Drilling law requires the administration to reject development if the risks to the human and marine environment outweigh the benefits of oil extraction. That includes both spills and climate change, Monsell said.
“Here the agency used the totally inadequate analysis that actually found that the ‘no action’ alternative — not approving the project — would actually result in more greenhouse gas emissions, which is just completely ridiculous on its face, and also ridiculous given the modeling they used,” Monsell said.
The Bureau of Ocean Energy Management did not immediately respond to an email request for comment. The agency in October approved a plan submitted by Houston-based Hilcorp for production wells on an island it proposes creating in 19 feet of water about 5½ miles offshore.
The site is 15 miles east of Prudhoe Bay, North America’s largest oil field.
Hilcorp plans to extract oil from federal leases sold in the 1990s. BP Exploration Alaska drilled at the site in 1997 and sold 50% of the assets to Hilcorp in 2014.

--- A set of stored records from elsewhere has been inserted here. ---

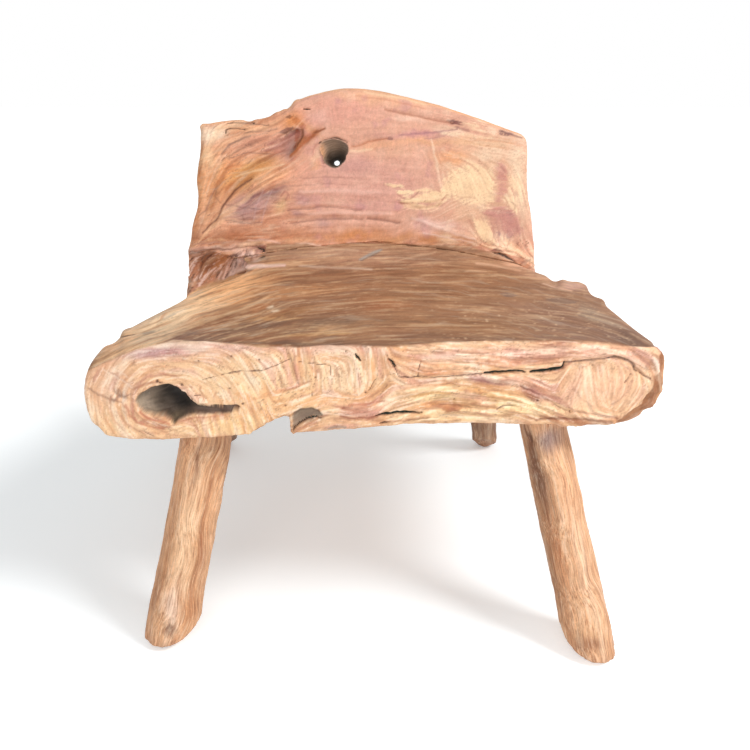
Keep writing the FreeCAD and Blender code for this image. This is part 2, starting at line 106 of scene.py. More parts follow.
def linear(colour):
    """Scene-linear values of a named or written colour."""
    text = COLOURS.get(colour, colour).lstrip("#")
    parts = np.array([int(text[index:index + 2], 16) / 255 for index in (0, 2, 4)])
    return np.where(parts < 0.04045, parts / 12.92, ((parts + 0.055) / 1.055) ** 2.4)


# Noise and measures over many points at once


class Noise:
    """Smooth seeded noise over points, about -1 to 1."""

    GAIN = 1.6
    SHIFT = 17.3

    def __init__(self, seed):
        draw = np.random.default_rng(seed)
        self.order = draw.permutation(256)
        slopes = draw.normal(size=(256, 3))
        self.slopes = slopes / np.linalg.norm(slopes, axis=1, keepdims=True)

    def once(self, points):
        cell = np.floor(points).astype(int)
        part = points - cell
        fade = part ** 3 * (part * (part * 6 - 15) + 10)
        total = np.zeros(len(points))
        for corner in product((0, 1), repeat=3):
            key = self.order[(cell[:, 0] + corner[0]) & 255]
            key = self.order[(key + cell[:, 1] + corner[1]) & 255]
            key = self.order[(key + cell[:, 2] + corner[2]) & 255]
            weight = np.prod(np.where(corner, fade, 1 - fade), axis=1)
            total += weight * ((part - corner) * self.slopes[key]).sum(axis=1)
        return total * self.GAIN

    def __call__(self, points, octaves=1, gain=0.5):
        total = np.zeros(len(points))
        size = 1.0
        for octave in range(octaves):
            total += self.once(points * 2 ** octave + octave * self.SHIFT) * size
            size *= gain
        return total


class Scatter:
    """Seeded random values on a plane, blended between cells of a given size in pixels."""

    SIDE = 512

    def __init__(self, seed, cell):
        self.cell = cell
        self.values = np.random.default_rng(seed).normal(size=(self.SIDE, self.SIDE))

    def __call__(self, px):
        place = px / self.cell
        low = np.floor(place).astype(int)
        x, y = low[:, 0] % self.SIDE, low[:, 1] % self.SIDE
        right, down = (x + 1) % self.SIDE, (y + 1) % self.SIDE
        across, downward = (place - low).T
        upper = self.values[y, x] * (1 - across) + self.values[y, right] * across
        lower = self.values[down, x] * (1 - across) + self.values[down, right] * across
        return upper * (1 - downward) + lower * downward


class Grain:
    """Direction of the grain over the photograph, blended from guides of (x, y, degrees)."""

    STEP = 3

    def __init__(self, guides, spread=12):
        side = np.arange(0, FRAME_PX + self.STEP, self.STEP)
        x, y = np.meshgrid(side, side)
        total = np.zeros(x.shape, dtype=complex)
        for guide_x, guide_y, degrees in guides:
            weight = ((x - guide_x) ** 2 + (y - guide_y) ** 2 + spread ** 2) ** -1.6
            total += weight * np.exp(2j * math.radians(degrees))
        angle = np.angle(total) / 2
        self.runs = np.stack((np.cos(angle), np.sin(angle)), axis=-1)

    def __call__(self, px):
        place = np.clip(px / self.STEP, 0, len(self.runs) - 1).astype(int)
        return self.runs[place[:, 1], place[:, 0]]

    def draw(self, px, seed, cell, reach, steps=7):
        """Random values drawn out along the grain, with a spread of 1."""
        scatter = Scatter(seed, cell)
        total = scatter(px)
        for way in (1, -1):
            place, last = px, self(px) * way
            for _ in range(steps):
                place = place + last * reach / steps
                total += scatter(place)
                run = self(place)
                last = run * np.where((run * last).sum(axis=1) < 0, -1, 1)[:, None]
        return total / total.std()


def smooth(value, low, high):
    """Rises smoothly from 0 at low to 1 at high."""
    part = np.clip((value - low) / (high - low), 0, 1)
    return part * part * (3 - 2 * part)


def pixels(points):
    """Where points of the bench fall in the photograph."""
    drop = CAMERA_HEIGHT - points[:, 2]
    reach = points[:, 1] - CAMERA_Y
    away = reach * math.cos(CAMERA_TILT) + drop * math.sin(CAMERA_TILT)
    down = drop * math.cos(CAMERA_TILT) - reach * math.sin(CAMERA_TILT)
    return CENTRE_PX + FOCAL_PX * np.stack((points[:, 0], down), axis=1) / away[:, None]


def shake(points, px, noise, size, seed):
    """Smooth and rough offsets that break up what is drawn in photograph pixels."""
    sway = np.stack((noise(points * size, 3), noise(points * size + 9, 3)), axis=1)
    jitter = np.stack([Scatter(draw, JITTER_CELL)(px) for draw in (seed, seed + 1)], axis=1)
    return sway, jitter


def beside(px, start, end):
    """How far along a straight run points lie, as a share of it, and their gap from it."""
    run = np.subtract(end, start)
    share = np.clip((px - start) @ run / (run @ run), 0, 1)
    return share, np.linalg.norm(px - start - share[:, None] * run, axis=1)


def blob(px, x, y, wide, tall, turn=0.0):
    """Soft oval spot, 1 at its middle."""
    angle = math.radians(turn)
    across = (px[:, 0] - x) * math.cos(angle) + (px[:, 1] - y) * math.sin(angle)
    upward = (px[:, 1] - y) * math.cos(angle) - (px[:, 0] - x) * math.sin(angle)
    return np.exp(-((across / wide) ** 2 + (upward / tall) ** 2) ** 1.4)


def near_line(px, line):
    """Closeness to a line of (x, y, width) points, 1 on it and falling over its width."""
    best = np.zeros(len(px))
    for (*start, first), (*end, last) in zip(line, line[1:]):
        share, gap = beside(px, start, end)
        best = np.maximum(best, np.exp(-(gap / (first + (last - first) * share)) ** 2))
    return best


def near_lines(px, lines, share=1.0):
    """Closeness to the nearest of several lines, with a share of their widths."""
    best = np.zeros(len(px))
    for line in lines:
        best = np.maximum(best, near_line(px, [(x, y, wide * share) for x, y, wide in line]))
    return best


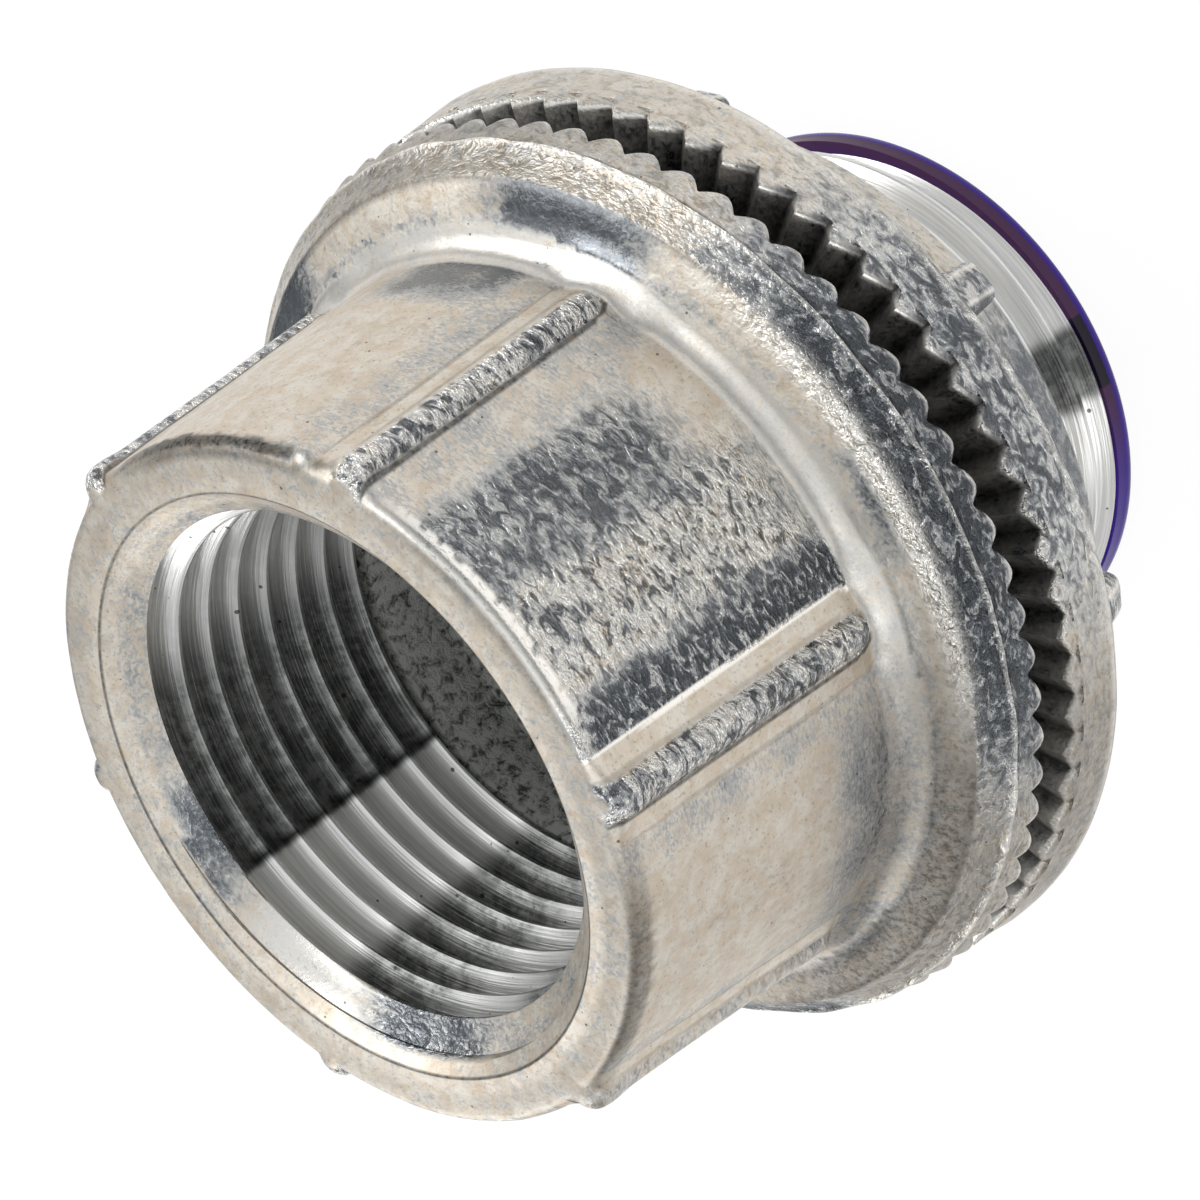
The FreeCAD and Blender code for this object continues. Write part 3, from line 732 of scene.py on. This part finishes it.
class Finish:
    """A material under way: short calls that add a node and return its output."""

    def __init__(self, name):
        self.material = bpy.data.materials.new(name)
        self.material.use_nodes = True
        self.tree = self.material.node_tree
        self.shader = self.tree.nodes["Principled BSDF"]
        self.place = self.add("ShaderNodeTexCoord").outputs["Object"]

    def add(self, kind, **settings):
        node = self.tree.nodes.new(kind)
        for key, value in settings.items():
            setattr(node, key, value)
        return node

    def link(self, source, socket):
        """Feeds a socket from another, or sets it to a number or a colour."""
        if isinstance(source, bpy.types.NodeSocket):
            self.tree.links.new(source, socket)
        else:
            socket.default_value = source

    def set(self, **settings):
        """Sets the shader's own numbers and colours, such as Roughness."""
        for key, value in settings.items():
            self.link(value, self.shader.inputs[key.replace("_", " ")])

    def stretched(self, x, y, z):
        """The place on the piece, with a pattern on it stretched."""
        node = self.add("ShaderNodeMapping")
        self.link(self.place, node.inputs["Vector"])
        node.inputs["Scale"].default_value = (x, y, z)
        return node.outputs["Vector"]

    def tones(self):
        """The four tones of the piece: slate (a painted dark reflection), crinkle (painted glints and
        shade), the bright edge (wear and painted highlight) and hollow (painted shade).
        """
        node = self.add("ShaderNodeAttribute", attribute_name="tones")
        split = self.add("ShaderNodeSeparateColor")
        self.link(node.outputs["Color"], split.inputs[0])
        return split.outputs[0], split.outputs[1], split.outputs[2], node.outputs["Alpha"]

    def noise(self, scale, detail=4.0, roughness=0.55, distortion=0.0, place=None):
        node = self.add("ShaderNodeTexNoise")
        self.link(place or self.place, node.inputs["Vector"])
        numbers = {"Scale": scale, "Detail": detail, "Roughness": roughness, "Distortion": distortion}
        for name, value in numbers.items():
            node.inputs[name].default_value = value
        return node.outputs["Fac"]

    def dots(self, scale, size):
        """Round dots, one to a cell, of very different sizes."""
        cells = self.add("ShaderNodeTexVoronoi")
        self.link(self.place, cells.inputs["Vector"])
        cells.inputs["Scale"].default_value = scale
        split = self.add("ShaderNodeSeparateColor")
        self.link(cells.outputs["Color"], split.inputs[0])
        reach = self.math("MULTIPLY", self.span(split.outputs[0], 0.55, 1.0), size)
        return self.math("LESS_THAN", cells.outputs["Distance"], reach)

    def math(self, operation, a, b=0.0):
        node = self.add("ShaderNodeMath", operation=operation)
        self.link(a, node.inputs[0])
        self.link(b, node.inputs[1])
        return node.outputs[0]

    def times(self, *factors):
        result = factors[0]
        for factor in factors[1:]:
            result = self.math("MULTIPLY", result, factor)
        return result

    def swing(self, pattern, amount):
        """A pattern from 0 to 1, brought to both sides of 0."""
        return self.times(self.math("SUBTRACT", pattern, 0.5), amount)

    def span(self, value, low, high, out_low=0.0, out_high=1.0):
        """A value from low to high, brought softly to another range."""
        node = self.add("ShaderNodeMapRange", interpolation_type="SMOOTHSTEP")
        self.link(value, node.inputs[0])
        for index, number in enumerate((low, high, out_low, out_high), start=1):
            self.link(number, node.inputs[index])
        return node.outputs[0]

    def blend(self, share, a, b):
        node = self.add("ShaderNodeMix", data_type="RGBA")
        self.link(share, node.inputs[0])
        self.link(a, node.inputs[6])
        self.link(b, node.inputs[7])
        return node.outputs[2]

    def bump(self, height, distance, strength=1.0, below=None):
        node = self.add("ShaderNodeBump")
        self.link(height, node.inputs["Height"])
        self.link(strength, node.inputs["Strength"])
        node.inputs["Distance"].default_value = distance
        if below:
            self.link(below, node.inputs["Normal"])
        return node.outputs["Normal"]

    def radial(self):
        """Radius and height of the point, as a flat position for rings round the axis."""
        split = self.add("ShaderNodeSeparateXYZ")
        self.link(self.place, split.inputs[0])
        squares = [self.math("POWER", split.outputs[axis], 2.0) for axis in (0, 1)]
        joined = self.add("ShaderNodeCombineXYZ")
        self.link(self.math("SQRT", self.math("ADD", *squares)), joined.inputs[0])
        self.link(split.outputs[2], joined.inputs[2])
        return joined.outputs[0]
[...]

The base of the gravel island would cover 24 acres of ocean floor, about the size of 18 football fields, with sloped sides leading to a work surface the size of nearly seven football fields.
To create the island, trucks would travel by ice road to a hole cut in sea ice and deposit 83,000 cubic yards of gravel.
The surface would have room for 16 wells. Hilcorp anticipates extracting 80 million to 130 million barrels over 15 to 20 years. Hilcorp proposes to move oil to shore by buried pipe.
Liberty would be the 19th artificial drilling island in Alaska, including four now pumping oil from state waters. Project spokeswoman Lori Nelson did not respond to a request for comment Monday.
The four other plaintiffs are Friends of the Earth, Greenpeace, Defenders of Wildlife, and Pacific Environment. They’re represented by the environmental law firm Earthjustice.